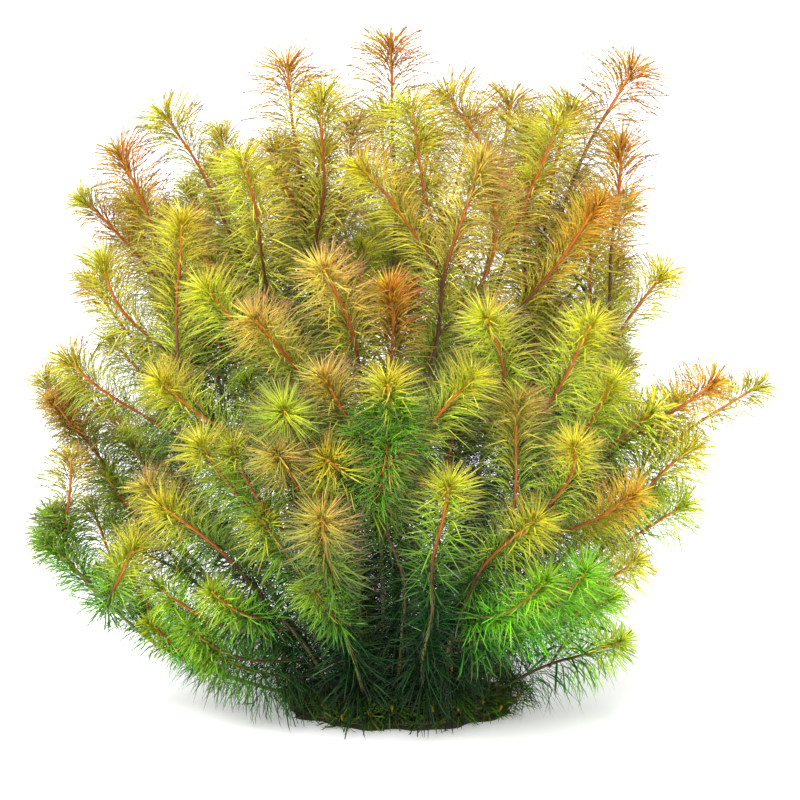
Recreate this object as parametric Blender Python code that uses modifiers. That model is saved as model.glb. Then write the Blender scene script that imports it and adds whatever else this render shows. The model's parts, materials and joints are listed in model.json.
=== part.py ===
"""Whorly rotala: a bush of water-garden stems, cut off flat where it grew out of the ground.

Twenty-nine rooted stems fan out of one low root crown. Some turn up to the light and others
arch over, and each wears a sleeve of whorled needle leaves with a tuft over its tip. A sleeve
is a plain closed solid that reaches the leaf tips and has the stem's own tunnel up its
middle, so stems, sleeves and crown lie close together and never touch.

Frame: metres, +Z up, the origin in the middle of the flat cut, and -Y is the front.
"""

import math

import bmesh
import bpy
from mathutils import Vector

MM = 0.001

# Root crown: the mat of creeping stem bases, an ellipse in plan with a flat underside.
CROWN_HALF_WIDTH = 38 * MM
CROWN_HALF_DEPTH = 34 * MM
CROWN_HEIGHT = 6 * MM
CROWN_PROFILE_STEPS = 6
CROWN_TURNS = 28

# Stems: radius at the ground and at the tip, and the points along each.
STEM_RADIUS = 0.80 * MM
TIP_RADIUS = 0.55 * MM
STEM_STEPS = 7
FREE_STEM = 13 * MM

# Where a stem leaves the crown: the more its tip leans out, the nearer its root is to the edge.
ROOT_HALF_WIDTH = 36 * MM
ROOT_HALF_DEPTH = 32 * MM
ROOT_POWER = 0.6

# Leaf sleeves: the widest reach, the room past the stem's tip, and the gaps kept.
LEAF_REACH = 20 * MM
TUFT_LENGTH = 9 * MM
TUFT_STEPS = 2
SLEEVE_GAP = 0.4 * MM
TUNNEL_GAP = 0.6 * MM
TUNNEL_END = 1.2 * MM
GROUND_GAP = 0.5 * MM

# Each rooted stem, in millimetres: its tip (x, y, z), how far the control point of its curve
# lies beside the straight line to the tip, and how far below it, then how far its root is moved
# to the right. Stems with a positive fifth number turn up to the light, and the others arch over.
STEMS = [
    (-35, -11, 208, 2, 10, 0), (-3, 14, 212, -3, 4, 0), (-69, -18, 192, 3, 16, 0),
    (72, 2, 205, -2, -14, 0), (36, 29, 193, 3, 4, 0), (-98, -15, 166, 3, 16, 0),
    (-10, -50, 180, 18, 4, -3), (24, -64, 177, -6, 8, 0), (80, -22, 140, 4, -14, 0),
    (110, -4, 103, -2, -22, 0), (-113, 0, 106, -4, -10, 0), (-109, -22, 64, 4, 10, 0),
    (-41, -82, 134, 3, -20, 0), (25, -98, 137, 18, 2, 3), (-61, -91, 80, -4, -10, -2),
    (-19, -105, 98, 10, -8, 2), (14, -111, 91, -4, 2, 4), (-24, -94, 70, 0, -4, -4),
    (41, -99, 82, -4, -10, 7), (86, -61, 77, 4, -8, 0), (69, -56, 34, 2, -2, 2),
    (-88, 38, 150, 4, 6, 0), (-50, 68, 164, -5, -6, 0), (10, 84, 176, 5, -4, 0),
    (60, 66, 166, -4, 4, 0), (98, 46, 92, 4, -8, 0), (-98, 50, 88, -4, -6, 0),
    (-38, 100, 104, 5, -10, 0), (40, 102, 108, -5, -8, 0),
]

# Linear colours and roughness of the three materials.
CROWN_COLOUR = (0.085, 0.060, 0.028)
STEM_COLOUR = (0.300, 0.070, 0.018)
LEAF_COLOUR = (0.290, 0.330, 0.030)
CROWN_ROUGHNESS = 0.85
STEM_ROUGHNESS = 0.50
LEAF_ROUGHNESS = 0.55


def clear_scene():
    for item in list(bpy.data.objects):
        bpy.data.objects.remove(item, do_unlink=True)


def new_collection(name):
    collection = bpy.data.collections.new(name)
    bpy.context.scene.collection.children.link(collection)
    return collection


def principled(name, colour, roughness):
    material = bpy.data.materials.new(name)
    material.use_nodes = True
    shader = material.node_tree.nodes["Principled BSDF"]
    shader.inputs["Base Color"].default_value = (*colour, 1.0)
    shader.inputs["Roughness"].default_value = roughness
    shader.inputs["Metallic"].default_value = 0.0
    material.diffuse_color = (*colour, 1.0)
    return material


def crown_height_at(x, y):
    """Height of the crown's upper face over a point of the ground."""
    share = min(1.0, math.hypot(x / CROWN_HALF_WIDTH, y / CROWN_HALF_DEPTH))
    return CROWN_HEIGHT * math.sqrt(1.0 - share ** 4)


def stem_curve(tip, beside, below, aside):
    """Root, control point and tip of the curve that one stem follows.

    The root lies under the tip's own side of the crown, nearer its edge the more the tip leans
    out. The control point starts halfway to the tip, then moves sideways and square to the line,
    downwards and outwards.
    """
    reach = math.hypot(tip.x, tip.y)
    lean = math.atan2(reach, tip.z) / (math.pi / 2)
    share = lean ** ROOT_POWER / reach
    root = Vector((tip.x * share * ROOT_HALF_WIDTH + aside, tip.y * share * ROOT_HALF_DEPTH, 0.0))
    root.z = crown_height_at(root.x, root.y) + STEM_RADIUS + GROUND_GAP
    outwards = tip - root
    sideways = Vector((-outwards.y, outwards.x, 0.0)).normalized()
    down = sideways.cross(outwards).normalized()
    return root, root + outwards / 2 + sideways * beside + down * below, tip


def curve_point(curve, share):
    root, elbow, tip = curve
    rest = 1.0 - share
    return root * rest * rest + elbow * 2.0 * rest * share + tip * share * share


def stem_points(curve):
    """Points along a stem: its root, the foot of its sleeve, then even steps to the tip."""
    root, elbow, tip = curve
    first = FREE_STEM / ((elbow - root).length + (tip - elbow).length)
    shares = [0.0] + [first + (1.0 - first) * step / (STEM_STEPS - 1) for step in range(STEM_STEPS)]
    return [curve_point(curve, share) for share in shares]


def past_tip(points, distance):
    """A point straight on from the tip, in the direction that the stem ends in."""
    direction = (points[-1] - points[-2]).normalized()
    return points[-1] + direction * distance


def sleeve_points(points):
    """The stem's own points from the foot of the sleeve up, then the tuft past its tip."""
    tuft = [past_tip(points, TUFT_LENGTH * step / TUFT_STEPS) for step in range(1, TUFT_STEPS + 1)]
    return points[1:] + tuft


def fine_points(points, steps=8):
    """The same line with extra points on every stretch, for measuring distances."""
    fine = [points[0]]
    for start, end in zip(points, points[1:]):
        fine += [start.lerp(end, step / steps) for step in range(1, steps + 1)]
    return fine


def room_around(place, other_lines):
    """Half the way to the nearest other stem, less the gap, and clear of the crown and ground."""
    nearest = min((place - other).length for line in other_lines for other in line)
    above_crown = place.z - crown_height_at(place.x, place.y) - GROUND_GAP
    return min((nearest - SLEEVE_GAP) / 2.0, above_crown, LEAF_REACH)


def sleeve_radii(line, other_lines, steps=8):
    """Radius at each point of a sleeve: the least room beside it, rounded off at the tuft."""
    fine = fine_points(line, steps)
    room = [room_around(place, other_lines) for place in fine]
    radii = []
    for index in range(len(line)):
        beside = room[max(0, (index - 1) * steps):(index + 1) * steps + 1]
        radii.append(min(beside))
    tip_index = len(line) - 1 - TUFT_STEPS
    for step in range(TUFT_STEPS + 1):
        rounding = math.sqrt(1.0 - (step / (TUFT_STEPS + 0.35)) ** 2)
        radii[tip_index + step] = min(radii[tip_index + step], radii[tip_index] * rounding)
    return radii


def tube(name, collection, points, radii, sides_step):
    """A filled tube through the points, as a curve object with a bevel."""
    data = bpy.data.curves.new(name, "CURVE")
    data.dimensions = "3D"
    data.bevel_depth = 1.0
    data.bevel_resolution = sides_step
    data.use_fill_caps = True
    data.twist_mode = "MINIMUM"
    spline = data.splines.new("POLY")
    spline.points.add(len(points) - 1)
    for point, place, radius in zip(spline.points, points, radii):
        point.co = (*place, 1.0)
        point.radius = radius
    item = bpy.data.objects.new(name, data)
    collection.objects.link(item)
    return item


def as_mesh(item):
    """The curve object made a closed mesh object under the same name."""
    bpy.context.view_layer.update()
    evaluated = item.evaluated_get(bpy.context.evaluated_depsgraph_get())
    mesh = bpy.data.meshes.new_from_object(evaluated)
    work = bmesh.new()
    work.from_mesh(mesh)
    bmesh.ops.remove_doubles(work, verts=work.verts, dist=0.00001)
    bmesh.ops.recalc_face_normals(work, faces=work.faces)
    work.to_mesh(mesh)
    work.free()
    name = item.name
    collection = item.users_collection[0]
    place = item.matrix_world.copy()
    bpy.data.objects.remove(item, do_unlink=True)
    solid = bpy.data.objects.new(name, mesh)
    solid.matrix_world = place
    collection.objects.link(solid)
    mesh.shade_smooth()
    return solid


def give_material(item, material):
    item.data.materials.clear()
    item.data.materials.append(material)


def hide_cutter(item):
    item.hide_render = True
    item.display_type = "WIRE"


def make_crown(collection, material):
    """The low matted crown: a dome profile turned about Z, narrowed front to back."""
    profile = [(0.0, CROWN_HEIGHT)]
    for step in range(1, CROWN_PROFILE_STEPS + 1):
        share = math.sin(math.pi / 2 * step / CROWN_PROFILE_STEPS)
        profile.append((CROWN_HALF_WIDTH * share, CROWN_HEIGHT * math.sqrt(max(0.0, 1.0 - share ** 4))))
    profile.append((0.0, 0.0))
    mesh = bpy.data.meshes.new("root_crown")
    places = [(x, 0.0, z) for x, z in profile]
    mesh.from_pydata(places, [(step, step + 1) for step in range(len(places) - 1)], [])
    crown = bpy.data.objects.new("root_crown", mesh)
    collection.objects.link(crown)
    screw = crown.modifiers.new("turn", "SCREW")
    screw.axis = "Z"
    screw.steps = CROWN_TURNS
    screw.render_steps = CROWN_TURNS
    screw.use_merge_vertices = True
    screw.merge_threshold = 0.00001
    crown.scale = (1.0, CROWN_HALF_DEPTH / CROWN_HALF_WIDTH, 1.0)
    give_material(crown, material)
    return crown


def make_stem(number, collection, points, material):
    """One tapering stem from the crown to its tip."""
    last = len(points) - 1
    radii = [STEM_RADIUS + (TIP_RADIUS - STEM_RADIUS) * step / last for step in range(last + 1)]
    stem = as_mesh(tube(f"stem_{number:02d}", collection, points, radii, 1))
    give_material(stem, material)
    return stem


def make_leaves(number, parts, cutters, points, radii, material):
    """One sleeve of leaves, with the tunnel that its stem runs up."""
    sleeve = as_mesh(tube(f"leaves_{number:02d}", parts, sleeve_points(points), radii, 2))
    bore = STEM_RADIUS + TUNNEL_GAP
    end = TIP_RADIUS + TUNNEL_GAP
    route = points + [past_tip(points, TUNNEL_END)]
    last = len(route) - 1
    tunnel_radii = [bore + (end - bore) * step / last for step in range(last + 1)]
    tunnel = as_mesh(tube(f"tunnel_{number:02d}", cutters, route, tunnel_radii, 1))
    hide_cutter(tunnel)
    cut = sleeve.modifiers.new("tunnel", "BOOLEAN")
    cut.operation = "DIFFERENCE"
    cut.solver = "EXACT"
    cut.object = tunnel
    give_material(sleeve, material)
    return sleeve


def main():
    clear_scene()
    parts = new_collection("Whorly rotala")
    cutters = new_collection("Cutters")
    make_crown(parts, principled("root crown", CROWN_COLOUR, CROWN_ROUGHNESS))
    curves = [stem_curve(Vector(row[:3]) * MM, *[size * MM for size in row[3:]]) for row in STEMS]
    stems = [stem_points(curve) for curve in curves]
    lines = [fine_points(points + [past_tip(points, TUFT_LENGTH)]) for points in stems]
    for index, points in enumerate(stems):
        number = index + 1
        others = lines[:index] + lines[index + 1:]
        radii = sleeve_radii(sleeve_points(points), others)
        make_stem(number, parts, points, principled(f"stem {number:02d}", STEM_COLOUR, STEM_ROUGHNESS))
        leaf = principled(f"leaves {number:02d}", LEAF_COLOUR, LEAF_ROUGHNESS)
        make_leaves(number, parts, cutters, points, radii, leaf)


main()
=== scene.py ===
"""Whorly rotala: the visual model of a bush of fine-leaved water-garden stems.

Twenty-nine rooted plants fan out of one matted root crown. Every plant has a main stem and side
shoots that fork off it, and every shoot wears whorls of needle leaves, crowded in a tuft at the
tip and longer, wider apart and greener further down. Lengths in the tables and the functions are
millimetres, ages are millimetres of shoot between a leaf and the tip, and the meshes are metres.

Frame: +Z up, the origin in the middle of the flat cut at ground level, and -Y is the front.
"""

import json
import math

import bmesh
import bpy
import numpy as np
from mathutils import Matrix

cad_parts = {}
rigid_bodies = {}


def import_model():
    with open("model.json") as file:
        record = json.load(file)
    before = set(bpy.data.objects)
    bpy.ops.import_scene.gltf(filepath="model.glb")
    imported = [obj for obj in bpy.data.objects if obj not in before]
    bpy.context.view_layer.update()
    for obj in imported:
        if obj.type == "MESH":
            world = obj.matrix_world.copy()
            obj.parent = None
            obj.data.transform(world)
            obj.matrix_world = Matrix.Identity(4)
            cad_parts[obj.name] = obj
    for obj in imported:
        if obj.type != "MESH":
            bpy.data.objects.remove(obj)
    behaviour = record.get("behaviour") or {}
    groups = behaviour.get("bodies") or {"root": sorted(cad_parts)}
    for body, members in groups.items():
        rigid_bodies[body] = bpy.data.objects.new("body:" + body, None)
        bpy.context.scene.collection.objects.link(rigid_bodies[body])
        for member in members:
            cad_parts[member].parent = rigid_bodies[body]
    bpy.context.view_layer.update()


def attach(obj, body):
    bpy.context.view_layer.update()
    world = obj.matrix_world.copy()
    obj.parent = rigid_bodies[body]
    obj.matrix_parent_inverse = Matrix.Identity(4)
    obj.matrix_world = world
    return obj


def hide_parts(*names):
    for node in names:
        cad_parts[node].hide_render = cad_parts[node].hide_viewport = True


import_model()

bl_info = {
    "name": "Whorly rotala",
    "version": (1, 0, 0),
    "blender": (4, 5, 0),
    "location": "3D View > Sidebar > Rotala",
    "description": "Builds a bush of whorly rotala: root crown, stems, side shoots and needle leaves",
    "category": "Object",
}

MM = 0.001

# Root crown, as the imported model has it, the ellipse that the stems root in, how the lean of a
# stem moves its root out, how high over the crown it starts, and the crown's short shoots.
CROWN_HALF_WIDTH = 38
CROWN_HALF_DEPTH = 34
CROWN_HEIGHT = 6
ROOT_HALF_WIDTH = 36
ROOT_HALF_DEPTH = 32
ROOT_POWER = 0.6
ROOT_LIFT = 1.2
CROWN_SHOOTS = 48

# Where the control point of a main stem lies along the straight line to its tip.
ELBOW_SHARE = 0.65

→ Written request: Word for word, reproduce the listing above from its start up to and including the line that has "out of the ground.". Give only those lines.

→ Output of the exercise:
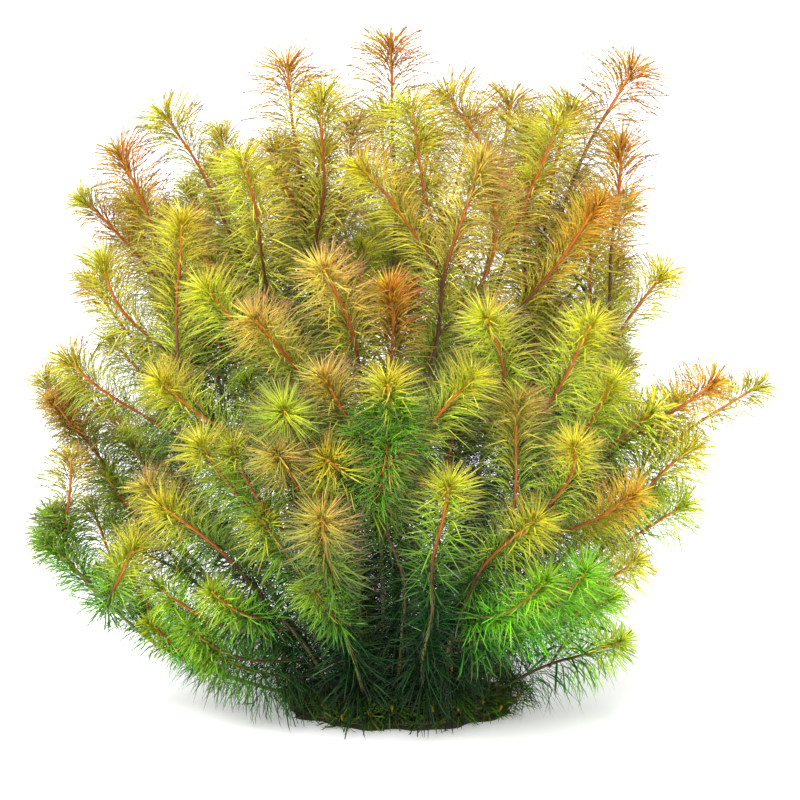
Recreate this object as parametric Blender Python code that uses modifiers. That model is saved as model.glb. Then write the Blender scene script that imports it and adds whatever else this render shows. The model's parts, materials and joints are listed in model.json.
=== part.py ===
"""Whorly rotala: a bush of water-garden stems, cut off flat where it grew out of the ground.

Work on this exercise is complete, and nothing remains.